The Canticle of Zechariah, Luke 1:68-79
The saving power of God has come among us and set us free.
Remember the scene here. It is days after John, who would be known as the Baptist, was born and was brought to the temple to be circumcised. Zechariah, a temple priest, and the baby John’s father had been struck mute months before because he did not believe the angel’s message to him that he and his wife, Elizabeth, were going to have a baby in their old age. The people ask Zechariah what name they are going to give the boy. Zechariah writes the name, John, on a tablet and all are surprised, but not as surprised as when he suddenly begins ecstatically singing this canticle.
“Blessed be the Lord, the God of Israel, for he has come to his people and set them free. He has raised up for us a mighty savior, born of the house of David” (verses 68-69). Who is Zechariah referring to here? Not his son, John, but Jesus. The words he speaks here in the canticle are phrases drawn from the prophets of the Old Testament, referring to the Messiah. The phrase about being born “of the house of David” gives this canticle its messianic overtone. The fact that the angel’s prophecy to Zechariah in the Holy of Holies in the Temple nine months earlier had come to fulfillment, and because Elizabeth’s pregnant cousin, Mary, had been staying with them for about three months during Elizabeth’s miraculous pregnancy, gives these words their raison d’etre, or their “reason for being”.
Zechariah’s words extend the messianic tone further when he sings, “Through his holy prophets he promised of old that he would save us from our enemies, from the hands of all who hate us. He promised to show mercy to our fathers and to remember his holy covenant. This is the oath he swore to our father Abraham: to set us free from the hands of our enemies, free to worship him without fear, holy and righteous in his sight all the days of our life” (verses 70-75). Two truths are revealed here: that God has honored his covenant, the oath he gave to Abraham, that he would show us mercy and that he would “set us free from the hands of our enemies.” Who are the enemies being referred to here? It is a reference to our most fearsome enemies, that is, sin and death. This was the promise of mercy and freedom that was fulfilled by Jesus’s incarnation, death, and resurrection. Because Jesus is the fulfillment of God’s promise, we know the depth of God’s mercy and the freedom it has given us.

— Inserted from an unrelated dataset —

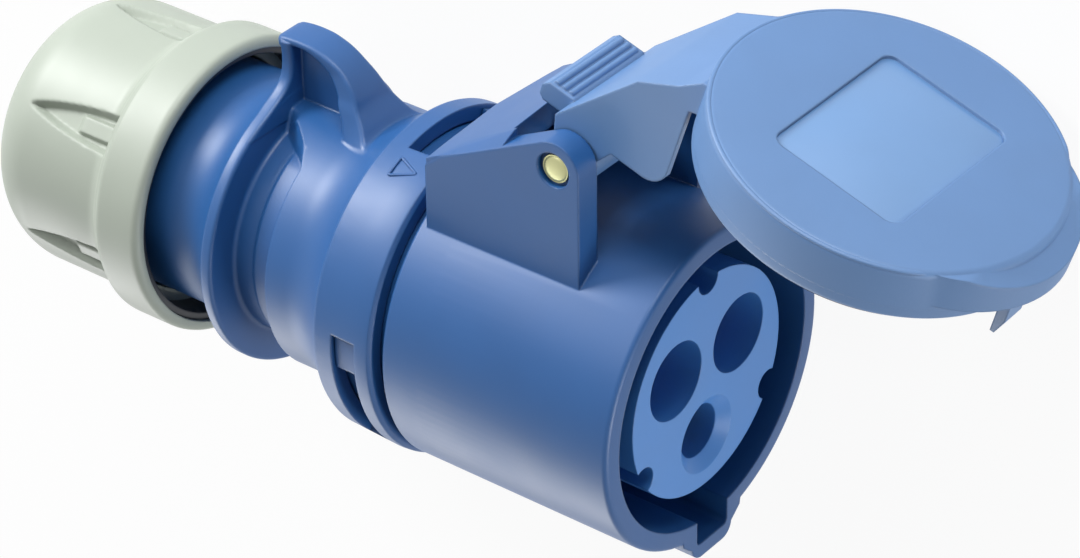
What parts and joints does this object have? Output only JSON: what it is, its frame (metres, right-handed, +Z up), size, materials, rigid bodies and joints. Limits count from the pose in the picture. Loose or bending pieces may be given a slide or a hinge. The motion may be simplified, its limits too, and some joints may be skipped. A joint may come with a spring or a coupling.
{
  "type": "pin and sleeve connector",
  "caption": "Blue industrial pin and sleeve connector lying on its side, its spring lid standing open over the contact holes, with a grip groove, a thumb hook and a pale fluted gland nut.",
  "frame": {"origin": "centre of the contact carrier's face", "axes": "+X out of the mating face along the connector, +Y towards the hinge of the lid, +Z up as the connector lies on its side"},
  "size_m": [0.1902, 0.0933, 0.0558],
  "materials": {
    "blue_shell": "moulded polyamide, satin with a fine grain",
    "blue_insert": "moulded polyamide, smooth satin",
    "blue_lid": "moulded polyamide, fine spark-eroded grain",
    "grey_insert": "moulded polyamide, smooth",
    "grey_nut": "moulded polyamide, pale grey-green, satin",
    "dark_insert": "moulded polyamide, dark",
    "seal_rubber": "moulded elastomer",
    "contact_brass": "turned and nickel-washed brass",
    "zinc_screw": "zinc-plated steel",
    "spring_steel": "drawn spring wire",
    "pin_metal": "turned pin with a pale nickel-brass colour"
  },
  "bodies": {
    "connector_front": {"front_housing": "blue_shell", "spigot": "blue_shell", "contact_carrier": "blue_insert", "earth_carrier": "blue_insert", "carrier_base": "blue_insert", "retainer_plate": "grey_insert", "plate_screws": "zinc_screw", "line_contact": "contact_brass", "neutral_contact": "contact_brass", "earth_contact": "contact_brass", "contact_springs": "spring_steel", "terminal_screws": "zinc_screw", "hinge_pin": "pin_metal", "lid_spring": "spring_steel", "housing_seal": "seal_rubber"},
    "lid_group": {"lid": "blue_lid", "lid_gasket": "seal_rubber"},
    "rear_group": {"rear_housing": "blue_shell", "clamp_collet": "dark_insert", "cable_seal": "seal_rubber"},
    "gland_group": {"gland_nut": "grey_nut", "nut_liner": "dark_insert"}
  },
  "joints": [
    {"name": "lid_hinge", "type": "hinge", "parent": "connector_front", "child": "lid_group", "pos_m": [-0.01585, 0.0403, 0], "axis": [0, 0, 1], "range_deg": [-72.4, 20]},
    {"name": "rear_twist", "type": "hinge", "parent": "connector_front", "child": "rear_group", "pos_m": [-0.04865, 0, 0], "axis": [1, 0, 0], "range_deg": [-36, 0]},
    {"name": "nut_turn", "type": "hinge", "parent": "rear_group", "child": "gland_group", "pos_m": [-0.09865, 0, 0], "axis": [1, 0, 0], "continuous": true}
  ]
}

Then Zechariah addresses his own son prophesying of him, “You, my child, shall be called the prophet of the Most High; for you will go before the Lord to prepare his way, to give his people knowledge of salvation by the forgiveness of their sins” (verses 76-77). And we see this prophecy about John coming to fruition three decades later. John, who had become a well known prophet, dwelling in the desert, who was attracting many to his message and baptizing them to “give them knowledge of the forgiveness of sins” that would come to them through the messiah about whose imminent coming he preached so fervently. John the Baptist’s whole raison d’etre was to “prepare the way of the Lord.”
Finally, Zechariah, ends his canticle with words of such beauty, force, and holy optimism, singing, “In the tender compassion of our God the dawn from on high shall break upon us, to shine on those who dwell in darkness and in the shadow of death, and to guide our feet into the way of peace” (verses 78-79). Zechariah’s canticle reveals the true nature of God’s love for us here. Like the dawn bringing light to a new day, the tender compassion of God has broken upon us in the Incarnation of Jesus Christ. The darkness of sin and death has been lifted from us by his death on the Cross and his Resurrection, and we can see clearly now the way of peace that the powerful light of God’s love and mercy has opened to us.
The whole canticle, like the words of all the prophets of old, points us toward that tender and compassionate dawn that saves us from our ancient enemies of sin and death, our Lord and Savior, Jesus Christ. We are free to worship him without fear now. And, like Zechariah, our hearts are so filled to overflowing with gratitude for God’s faithfulness and mercy that we, too, are moved to sing of his salvation. This is the reason for evangelization. It is our turn to be John the Baptists to our world, which has gone dark with skepticism and despair. This is the reason for our faith, for our hope, and for our call to love others as Jesus loves us. The saving power of God has come among us and set us free. Amen.